» **Problem to work on**
Return only the lines starting at the line that contains "o = o.parent" and ending with the final line of the listing; include both endpoints.
────────────────────────────────────────
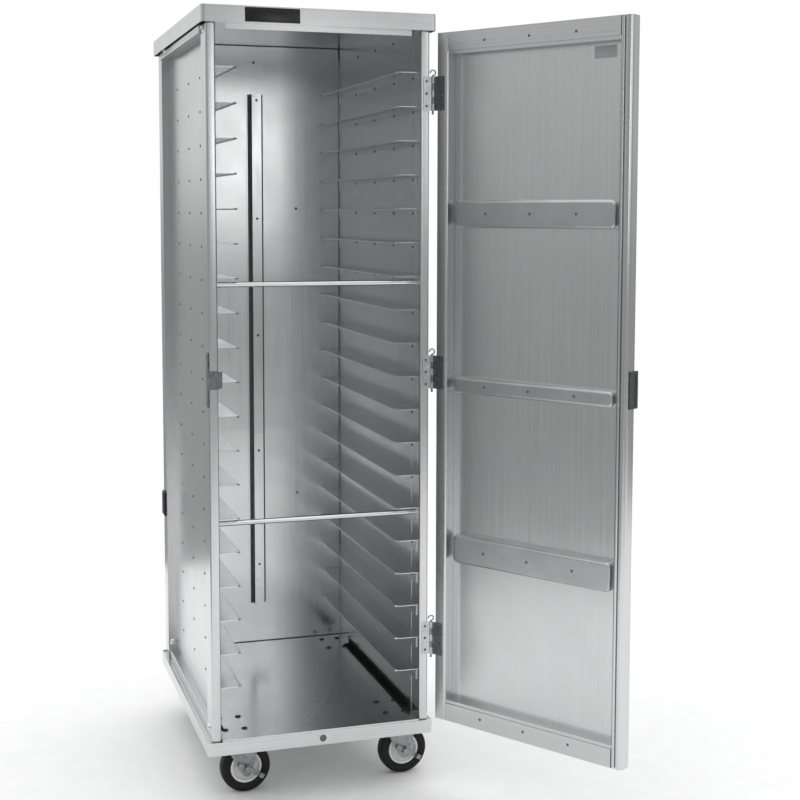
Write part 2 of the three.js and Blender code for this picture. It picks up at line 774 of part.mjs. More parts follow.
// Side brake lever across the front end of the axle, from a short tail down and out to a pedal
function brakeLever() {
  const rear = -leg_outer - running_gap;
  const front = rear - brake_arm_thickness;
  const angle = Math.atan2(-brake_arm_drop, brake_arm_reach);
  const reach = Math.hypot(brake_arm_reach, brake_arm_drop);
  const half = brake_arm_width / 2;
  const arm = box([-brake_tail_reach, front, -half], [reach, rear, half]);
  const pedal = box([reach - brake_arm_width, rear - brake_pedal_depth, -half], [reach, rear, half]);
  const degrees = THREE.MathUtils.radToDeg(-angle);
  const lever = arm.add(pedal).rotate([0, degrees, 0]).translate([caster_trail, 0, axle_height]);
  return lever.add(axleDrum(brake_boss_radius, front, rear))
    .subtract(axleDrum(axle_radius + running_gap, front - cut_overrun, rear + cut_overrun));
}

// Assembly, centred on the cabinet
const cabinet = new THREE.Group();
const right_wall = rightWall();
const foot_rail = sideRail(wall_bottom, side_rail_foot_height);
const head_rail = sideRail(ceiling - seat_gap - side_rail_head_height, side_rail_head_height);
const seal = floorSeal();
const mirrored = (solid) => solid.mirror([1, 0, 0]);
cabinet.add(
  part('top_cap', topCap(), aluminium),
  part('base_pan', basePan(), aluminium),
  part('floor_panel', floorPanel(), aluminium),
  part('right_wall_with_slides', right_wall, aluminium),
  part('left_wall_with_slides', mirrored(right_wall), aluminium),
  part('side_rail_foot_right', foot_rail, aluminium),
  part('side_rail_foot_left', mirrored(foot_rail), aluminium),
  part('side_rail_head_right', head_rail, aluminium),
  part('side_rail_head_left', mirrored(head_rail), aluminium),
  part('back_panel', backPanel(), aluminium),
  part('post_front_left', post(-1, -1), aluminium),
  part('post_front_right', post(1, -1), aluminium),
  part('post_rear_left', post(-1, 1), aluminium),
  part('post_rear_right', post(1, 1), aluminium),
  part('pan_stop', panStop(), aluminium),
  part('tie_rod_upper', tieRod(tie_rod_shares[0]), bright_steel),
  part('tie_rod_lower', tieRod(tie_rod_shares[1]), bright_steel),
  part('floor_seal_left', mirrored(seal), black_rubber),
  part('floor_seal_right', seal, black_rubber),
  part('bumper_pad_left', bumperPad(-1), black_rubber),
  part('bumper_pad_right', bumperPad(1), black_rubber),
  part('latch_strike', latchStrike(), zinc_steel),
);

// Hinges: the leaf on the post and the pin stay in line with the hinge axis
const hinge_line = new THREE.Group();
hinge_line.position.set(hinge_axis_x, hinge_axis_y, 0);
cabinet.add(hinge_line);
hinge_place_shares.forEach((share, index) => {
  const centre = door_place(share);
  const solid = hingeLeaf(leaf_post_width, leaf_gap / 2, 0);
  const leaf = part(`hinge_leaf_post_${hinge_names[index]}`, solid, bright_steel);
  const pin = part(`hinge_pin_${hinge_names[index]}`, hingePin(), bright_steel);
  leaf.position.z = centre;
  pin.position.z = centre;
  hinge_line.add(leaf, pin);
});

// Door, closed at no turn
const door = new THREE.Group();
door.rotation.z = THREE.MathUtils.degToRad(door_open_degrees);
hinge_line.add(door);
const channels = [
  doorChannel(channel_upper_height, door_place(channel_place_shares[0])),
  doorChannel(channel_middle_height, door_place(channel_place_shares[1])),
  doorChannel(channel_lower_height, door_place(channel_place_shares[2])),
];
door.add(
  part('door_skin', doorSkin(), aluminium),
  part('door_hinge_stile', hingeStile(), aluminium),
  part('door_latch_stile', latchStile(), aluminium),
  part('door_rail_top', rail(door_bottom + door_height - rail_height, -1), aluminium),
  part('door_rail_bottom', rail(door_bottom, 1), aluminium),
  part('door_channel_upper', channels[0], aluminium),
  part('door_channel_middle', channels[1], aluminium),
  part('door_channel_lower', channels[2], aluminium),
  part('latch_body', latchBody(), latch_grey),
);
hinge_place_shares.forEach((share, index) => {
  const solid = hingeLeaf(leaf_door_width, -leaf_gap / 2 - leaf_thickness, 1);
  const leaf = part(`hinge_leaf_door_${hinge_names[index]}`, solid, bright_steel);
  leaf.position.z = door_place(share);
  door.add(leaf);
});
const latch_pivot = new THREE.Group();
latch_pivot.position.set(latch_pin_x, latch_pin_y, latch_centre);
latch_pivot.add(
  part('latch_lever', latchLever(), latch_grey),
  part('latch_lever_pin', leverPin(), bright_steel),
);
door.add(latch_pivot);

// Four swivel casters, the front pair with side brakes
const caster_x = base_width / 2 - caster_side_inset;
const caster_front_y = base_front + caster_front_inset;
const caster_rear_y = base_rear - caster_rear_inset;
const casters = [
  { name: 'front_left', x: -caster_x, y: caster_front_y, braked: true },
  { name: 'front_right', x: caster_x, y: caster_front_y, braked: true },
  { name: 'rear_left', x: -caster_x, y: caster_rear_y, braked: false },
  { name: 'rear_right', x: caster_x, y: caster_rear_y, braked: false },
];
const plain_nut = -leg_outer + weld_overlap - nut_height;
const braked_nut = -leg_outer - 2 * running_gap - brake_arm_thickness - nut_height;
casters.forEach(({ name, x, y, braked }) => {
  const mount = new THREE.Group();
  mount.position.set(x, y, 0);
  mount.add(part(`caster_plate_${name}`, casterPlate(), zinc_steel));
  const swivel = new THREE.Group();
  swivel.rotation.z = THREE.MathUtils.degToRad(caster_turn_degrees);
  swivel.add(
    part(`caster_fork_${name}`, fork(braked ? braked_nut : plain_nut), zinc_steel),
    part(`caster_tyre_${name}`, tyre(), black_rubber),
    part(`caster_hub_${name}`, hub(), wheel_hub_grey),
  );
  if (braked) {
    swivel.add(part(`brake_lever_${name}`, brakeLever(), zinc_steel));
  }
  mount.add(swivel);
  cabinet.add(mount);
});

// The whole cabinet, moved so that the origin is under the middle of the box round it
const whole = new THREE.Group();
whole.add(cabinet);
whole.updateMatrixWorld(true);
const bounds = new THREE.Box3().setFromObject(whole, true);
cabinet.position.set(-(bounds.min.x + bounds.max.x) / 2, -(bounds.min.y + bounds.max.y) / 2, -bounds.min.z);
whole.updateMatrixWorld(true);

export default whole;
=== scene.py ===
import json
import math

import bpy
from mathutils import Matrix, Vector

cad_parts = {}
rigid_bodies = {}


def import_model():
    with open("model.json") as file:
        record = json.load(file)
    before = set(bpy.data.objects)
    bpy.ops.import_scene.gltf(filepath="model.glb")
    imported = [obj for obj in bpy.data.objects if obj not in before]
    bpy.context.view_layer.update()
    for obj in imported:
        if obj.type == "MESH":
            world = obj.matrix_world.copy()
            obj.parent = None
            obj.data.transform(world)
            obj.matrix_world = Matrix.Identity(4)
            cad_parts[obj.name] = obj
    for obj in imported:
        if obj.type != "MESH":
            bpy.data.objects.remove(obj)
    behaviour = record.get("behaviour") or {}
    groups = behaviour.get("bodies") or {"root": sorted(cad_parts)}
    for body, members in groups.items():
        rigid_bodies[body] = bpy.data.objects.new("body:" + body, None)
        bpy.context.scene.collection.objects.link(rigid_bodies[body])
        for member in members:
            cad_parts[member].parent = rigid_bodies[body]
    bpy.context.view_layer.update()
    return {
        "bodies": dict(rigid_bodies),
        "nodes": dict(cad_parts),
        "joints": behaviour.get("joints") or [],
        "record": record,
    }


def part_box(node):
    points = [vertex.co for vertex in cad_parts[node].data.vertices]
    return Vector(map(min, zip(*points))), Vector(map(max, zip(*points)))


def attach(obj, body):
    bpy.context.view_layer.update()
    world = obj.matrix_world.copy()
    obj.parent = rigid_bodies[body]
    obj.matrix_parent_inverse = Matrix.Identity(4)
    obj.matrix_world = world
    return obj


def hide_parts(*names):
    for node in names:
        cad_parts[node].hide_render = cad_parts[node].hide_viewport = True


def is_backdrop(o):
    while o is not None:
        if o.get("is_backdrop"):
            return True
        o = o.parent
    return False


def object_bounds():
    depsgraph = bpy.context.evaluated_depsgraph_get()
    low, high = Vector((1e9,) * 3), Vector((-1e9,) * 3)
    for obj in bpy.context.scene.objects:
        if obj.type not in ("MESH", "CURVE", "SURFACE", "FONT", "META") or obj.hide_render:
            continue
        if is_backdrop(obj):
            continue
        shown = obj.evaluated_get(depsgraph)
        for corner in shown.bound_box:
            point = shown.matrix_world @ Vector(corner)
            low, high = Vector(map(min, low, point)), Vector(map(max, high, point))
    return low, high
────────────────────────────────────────
» **Answer below**
        o = o.parent
    return False


def object_bounds():
    depsgraph = bpy.context.evaluated_depsgraph_get()
    low, high = Vector((1e9,) * 3), Vector((-1e9,) * 3)
    for obj in bpy.context.scene.objects:
        if obj.type not in ("MESH", "CURVE", "SURFACE", "FONT", "META") or obj.hide_render:
            continue
        if is_backdrop(obj):
            continue
        shown = obj.evaluated_get(depsgraph)
        for corner in shown.bound_box:
            point = shown.matrix_world @ Vector(corner)
            low, high = Vector(map(min, low, point)), Vector(map(max, high, point))
    return low, high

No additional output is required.